Больной, несчастный человек – вот первая реакция на это описание, тем более, что следует оно вслед за размышлением о том, что распространенное в обществе
одиночество, может быть, факт атавизма, возвращение в свою скорлупу, свою берлогу – не всегда же человек был «общественным животным». И вообще – каких только людей не бывает на белом свете!
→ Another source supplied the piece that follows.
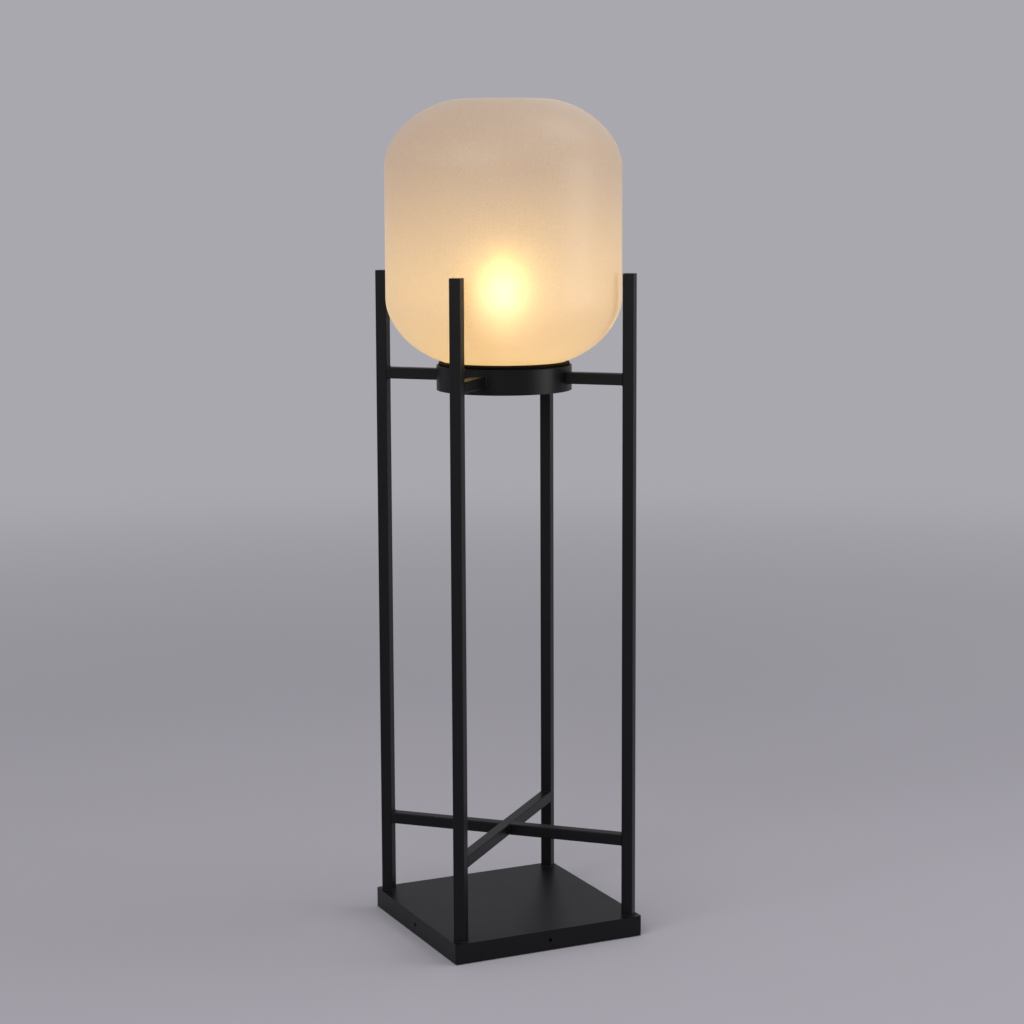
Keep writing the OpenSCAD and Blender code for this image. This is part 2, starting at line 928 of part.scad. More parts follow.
// A pressed cup that closes the ring from below and carries the gasket on its rim
module gallery_cup() {
    inner_bend = cup_bend_r - cup_t > 0.2 ? cup_bend_r - cup_t : 0.2;
    wall = concat(
        [[0, cup_floor_z]],
        arc_points([cup_r - cup_bend_r, cup_floor_z + cup_bend_r], cup_bend_r, -90, 0, 6),
        [[cup_r, cup_rim], [cup_in_r, cup_rim]],
        arc_points([cup_in_r - inner_bend, cup_floor_top + inner_bend], inner_bend, 0, -90, 4),
        [[0, cup_floor_top]]
    );
    black_steel()
        difference() {
            rotate_extrude($fn = 128)
                polygon(wall);
            rotate([0, 0, across])
                for (x = [-bracket_screw_v, bracket_screw_v])
                    translate([x, 0, cup_floor_z - cut])
                        cylinder(d = bracket_screw_d + 2 * through_gap, h = cup_t + 2 * cut);
            lead_way(cup_r);
        }
}

// Rubber on the rim of the cup, with a skirt round the neck, a sloping side and its top laid to the glass
module seat_gasket() {
    steps = 6;
    top = [
        for (i = [0:steps])
            let (r = seat_r + (gasket_in_r - seat_r) * i / steps)
            [r, shade_z + edge_lift(r, edge_in, edge_h) - touch_gap]
    ];
    skirt_z = cup_rim - gasket_skirt;
    color([0.08, 0.08, 0.08])
        rotate_extrude($fn = 128)
            polygon(concat(
                [[gasket_in_r, skirt_z], [gasket_in_r + gasket_t, skirt_z], [gasket_in_r + gasket_t, cup_rim]],
                [[cup_r, cup_rim]],
                top
            ));
}

// Inverted strap across the cup, under the lampholder
module holder_bracket() {
    rise = holder_z - cup_floor_top;
    half = bracket_span / 2;
    zinc_steel()
        rotate([0, 0, across])
            difference() {
                translate([0, bracket_w / 2, cup_floor_top])
                    rotate([90, 0, 0])
                        linear_extrude(bracket_w) {
                            difference() {
                                arched(bracket_span, rise, bracket_bend_r);
                                translate([0, -cut])
                                    arched(
                                        bracket_span - 2 * bracket_t,
                                        rise - bracket_t + cut,
                                        bracket_bend_r - bracket_t > 0.2 ? bracket_bend_r - bracket_t : 0.2
                                    );
                            }
                            translate([half - bracket_t, 0])
                                square([bracket_foot + bracket_t, bracket_t]);
                            translate([-half - bracket_foot, 0])
                                square([bracket_foot + bracket_t, bracket_t]);
                        }
                for (x = [-bracket_screw_v, bracket_screw_v])
                    translate([x, 0, cup_floor_top - cut])
                        cylinder(d = bracket_screw_d + 2 * through_gap, h = bracket_t + 2 * cut);
                for (x = [-holder_screw_v, holder_screw_v])
                    translate([x, 0, holder_z - bracket_t - cut])
                        cylinder(d = holder_screw_d + 2 * through_gap, h = bracket_t + 2 * cut);
            }
}

module bracket_screws() {
    zinc_steel()
        rotate([0, 0, across])
            for (x = [-bracket_screw_v, bracket_screw_v])
                translate([x, 0, cup_floor_z])
                    rotate([180, 0, 0])
                        pan_screw(
                            bracket_screw_d, cup_t + bracket_t + nut_h + 1, bracket_head_d, bracket_head_h
                        );
}

module bracket_nuts() {
    zinc_steel()
        rotate([0, 0, across])
            for (x = [-bracket_screw_v, bracket_screw_v])
                translate([x, 0, cup_floor_top + bracket_t])
                    difference() {
                        hexagon(nut_af, nut_h);
                        translate([0, 0, -cut])
                            cylinder(d = bracket_screw_d + 2 * thread_gap, h = nut_h + 2 * cut);
                    }
}

module holder_screws() {
    zinc_steel()
        rotate([0, 0, across])
            for (x = [-holder_screw_v, holder_screw_v])
                translate([x, 0, holder_z - bracket_t])
                    rotate([180, 0, 0])
                        pan_screw(holder_screw_d, holder_screw_l, 1.8 * holder_screw_d, holder_head_h);
}

// Ceramic body with a deep floor, a waist under its rim and holes for the cores and screws
module holder_body() {
    r = holder_d / 2;
    waist = 1.5;
    color([0.93, 0.92, 0.89])
        difference() {
            rotate_extrude()
                polygon(concat(
                    [[0, holder_z], [r - 1, holder_z], [r, holder_z + 1]],
                    [[r, holder_floor_z], [r - waist, holder_floor_z + 2], [r - waist, holder_top - 1.2]],
                    arc_points([r - waist - 1.2, holder_top - 1.2], 1.2, 0, 90, 5),
                    [[holder_bore_r, holder_top], [holder_bore_r, holder_floor_z], [0, holder_floor_z]]
                ));
            rotate([0, 0, across]) {
                for (x = [-holder_screw_v, holder_screw_v])
                    translate([x, 0, holder_z - cut])
                        cylinder(d = holder_screw_d + 2 * thread_gap, h = holder_screw_l + cut);
                for (x = [-core_hole_v, core_hole_v])
                    translate([x, core_hole_u, holder_z - cut])
                        cylinder(d = core_d + 2 * touch_gap, h = core_hole_l + cut);
            }
        }
}

// Brass screw shell with its inturned floor
module holder_sleeve() {
    brass()
        rotate_extrude()
            polygon([
                [sleeve_r - 5, holder_floor_z], [sleeve_r, holder_floor_z], [sleeve_r, holder_top - 2],
                [sleeve_in_r, holder_top - 2], [sleeve_in_r, holder_floor_z + sleeve_t],
                [sleeve_r - 5, holder_floor_z + sleeve_t]
            ]);
}

// Domed spring contact on the floor of the holder
module centre_contact() {
    brass()
        translate([0, 0, holder_floor_z])
            rotate_extrude()
                polygon([[0, 0], [6, 0], [6, 0.4], [4.5, 0.6], [3, spring_h], [0, spring_h]]);
}

module bulb_contact() {
    color([0.78, 0.78, 0.80])
        translate([0, 0, bulb_z])
            rotate_extrude()
                polygon([[0, 0], [3.2, 0], [4.2, contact_h], [0, contact_h]]);
}

module bulb_insulator() {
    r0 = 4.4;
    r1 = bulb_cap_r - 2;
    color([0.12, 0.12, 0.13])
        translate([0, 0, bulb_z + contact_h])
            rotate_extrude()
                polygon([[0, 0], [r0, 0], [r1, insulator_h], [0, insulator_h]]);
}

// Thin plated shell, drawn in at the foot to hold the insulator
module bulb_cap() {
    r = bulb_cap_r;
    foot_r = r - 1.4;
    taper = 4;
    color([0.80, 0.80, 0.80])
        rotate_extrude()
            polygon([
                [foot_r - shell_t, shell_z + insulator_h], [foot_r, shell_z + insulator_h],
                [r, shell_z + insulator_h + taper], [r, shell_top],
                [r - shell_t, shell_top], [r - shell_t, shell_z + insulator_h + taper]
            ]);
}

// Outline of the bulb's glass from its neck to its top, drawn in by a wall
function bulb_outline(wall) =
    let (
        shoulder = -40,
        at = [0, globe_z],
        r = globe_r - wall,
        joint = at + r * [cos(shoulder), sin(shoulder)],
        neck = [bulb_neck_r - wall, shell_top],
        along = 0.42 * (joint[1] - neck[1])
    )
    concat(
        [[neck[0], shell_top - 8]],
        curve_points([neck, neck + [0, along], joint + along * [sin(shoulder), -cos(shoulder)], joint], 10),
        arc_points(at, r, shoulder + 5, 90, 25)
    );

module bulb_envelope() {
    color([0.97, 0.95, 0.90])
        rotate_extrude()
            polygon(concat(bulb_outline(0), reversed(bulb_outline(globe_t))));
}

// Glass stem that carries the filaments, flared out to the neck at its foot
module bulb_stem() {
    foot = shell_top - 6;
    flare_r = bulb_neck_r - globe_t - touch_gap;
    top = filament_z + filament_l - touch_gap;
    color([0.85, 0.90, 0.92])
        rotate_extrude()
            polygon(concat(
                [[0, foot], [flare_r, foot]],
                curve_points([[flare_r, foot + 1], [4, foot + 3], [stem_r, foot + 8], [stem_r, foot + 20]], 8),
                [[stem_r, top], [0, top]]
            ));
}

module bulb_filaments() {
    color([0.98, 0.82, 0.42])
        for (i = [0:filament_count - 1])
            rotate([0, 0, 360 * i / filament_count])
                translate([filament_r, 0, filament_z])
                    cylinder(d = filament_d, h = filament_l);
}

// Spiders under and over the filaments, the lower round the stem and the upper across its top
module filament_wires() {
    reach = filament_r + spider_d;
    below = stem_r + thread_gap;
    color([0.70, 0.70, 0.72])
        for (i = [0:filament_count - 1])
            rotate([0, 0, 360 * i / filament_count]) {
                translate([below, 0, filament_z - spider_d / 2])
                    rotate([0, 90, 0])
                        cylinder(d = spider_d, h = reach - below);
                translate([0, 0, filament_z + filament_l + spider_d / 2])
                    rotate([0, 90, 0])
                        cylinder(d = spider_d, h = reach);
            }
}

// Blown glass: neck, rounded lower edge, straight side, rounded upper edge and flat top
module glass_shade() {
    steps = 22;
    in_reach = edge_in - glass_t;
    in_rise = edge_h - glass_t;
    in_neck_r = neck_r - glass_t;
    outside = concat(
        [[neck_r, neck_z]],
        shifted(edge_points(edge_in, edge_h, edge_angle(neck_r, edge_in), 0, steps), [0, shade_z]),
        reversed(flipped(edge_points(edge_in, edge_h, 90, 0, steps), shade_top)),
        [[0, shade_top]]
    );
    inside = concat(
        [[in_neck_r, neck_z]],
        shifted(
            edge_points(in_reach, in_rise, edge_angle(in_neck_r, in_reach), 0, steps),
            [0, shade_z + glass_t]
        ),
        reversed(flipped(edge_points(in_reach, in_rise, 90, 0, steps), shade_top - glass_t)),
        [[0, shade_top - glass_t]]
    );
    color([1.00, 0.88, 0.70])
        rotate_extrude($fn = 144)
            polygon(concat(outside, reversed(inside)));
}

base_pan();
bottom_plate();
ballast_weight();
ballast_screws();
side_screws();
foot_pads();
cord_grommet();
terminal_block();
terminal_inserts();
terminal_screws();
block_screw();
earth_stud();
earth_nut();
earth_lug();
earth_wire();
inner_lead();
base_live_core();
base_neutral_core();
holder_live_core();
holder_neutral_core();
post_front_left();
post_front_right();
post_back_right();
post_back_left();
cap_front_left();
cap_front_right();
cap_back_right();
cap_back_left();
arm_front_left();
arm_front_right();
arm_back_right();
arm_back_left();
brace_through();
brace_left();
brace_right();
gallery_ring();
gallery_cup();
seat_gasket();
holder_bracket();
bracket_screws();
bracket_nuts();
holder_screws();
holder_body();
holder_sleeve();
centre_contact();
bulb_contact();
bulb_insulator();
bulb_cap();
bulb_envelope();
bulb_stem();
bulb_filaments();
filament_wires();
glass_shade();
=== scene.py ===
"""Lantern lamp: the glass, finishes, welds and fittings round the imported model, with its studio and camera."""

import ast
from math import cos, pi, radians, sin, sqrt, tau

import bpy
from mathutils import Matrix, Vector


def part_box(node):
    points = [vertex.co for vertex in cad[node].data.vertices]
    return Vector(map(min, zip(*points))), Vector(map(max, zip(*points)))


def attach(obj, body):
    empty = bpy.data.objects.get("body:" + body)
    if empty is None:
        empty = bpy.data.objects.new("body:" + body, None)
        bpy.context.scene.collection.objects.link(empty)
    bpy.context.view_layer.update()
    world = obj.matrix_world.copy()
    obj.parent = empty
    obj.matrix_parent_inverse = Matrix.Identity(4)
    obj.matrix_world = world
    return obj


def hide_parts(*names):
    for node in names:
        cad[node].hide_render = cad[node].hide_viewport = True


bl_info = {
    "name": "Lantern Lamp",
    "version": (1, 0, 0),
    "blender": (4, 5, 0),
    "location": "View3D > Sidebar > Lantern Lamp",
    "description": "Dresses the packed lantern lamp and sets it in a plain studio",
    "category": "Object",
}

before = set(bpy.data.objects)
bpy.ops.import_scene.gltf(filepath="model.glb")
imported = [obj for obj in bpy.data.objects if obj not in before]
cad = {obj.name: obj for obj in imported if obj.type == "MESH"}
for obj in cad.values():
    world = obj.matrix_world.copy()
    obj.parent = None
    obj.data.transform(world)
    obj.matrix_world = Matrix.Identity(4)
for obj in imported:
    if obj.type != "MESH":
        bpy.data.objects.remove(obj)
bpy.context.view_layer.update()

MM = 0.001
# The posts' directions in degrees: front left, front right, back right and back left.
DIAGONALS = (225, 315, 45, 135)
TUBE = 12 * MM
TUBE_CORNER = 1 * MM
BASE_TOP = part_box("base_pan")[1].z
POST_U = (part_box("post_back_right")[0].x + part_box("post_back_right")[1].x) / sqrt(2)
RING_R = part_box("gallery_ring")[1].x
ARM_Z = (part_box("arm_back_right")[0].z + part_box("arm_back_right")[1].z) / 2
BRACE_Z = (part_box("brace_through")[0].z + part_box("brace_through")[1].z) / 2
FILAMENT_FOOT, FILAMENT_TOP = (corner.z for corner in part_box("bulb_filaments"))
GLOW_Z = (FILAMENT_FOOT + FILAMENT_TOP) / 2
THREAD_PITCH = 3.629 * MM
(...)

Но дело в том, что этот «рак-отшельник» преподает, обучает молодежь греческому языку, а по сути, распространяет всюду свою тревогу и раздражение. Ведь и сам учебный предмет его – это оправдание робости и отвращения к настоящему. Потому-то и хвалит Беликов древний язык за звучность и красоту, что далек он бурь времени. Получается, что Беликов в своей профессии не только прятался от действительности сам, но и своим ученикам прививал нечто подобное (заметим, если на своих коллег – учителей он мог влиять достаточно сильно, – о чем речь дальше, – то, конечно, и преподавание его не прошло не замеченным для душ его учеников). Ведь, как известно, в учительской профессии важно не столько что преподается, сколько кто преподает. Мыслил Беликов только запретительными конструкциями: «Для него были ясны только циркуляры и газетные статьи, в которых запрещалось что-нибудь», поскольку «в разрешении… и позволении скрывался для него всегда элемент сомнительный, что-то недосказанное и смутное». Понятно, что социальный вред от педагогической деятельности этого «футлярного» учителя был несомненный.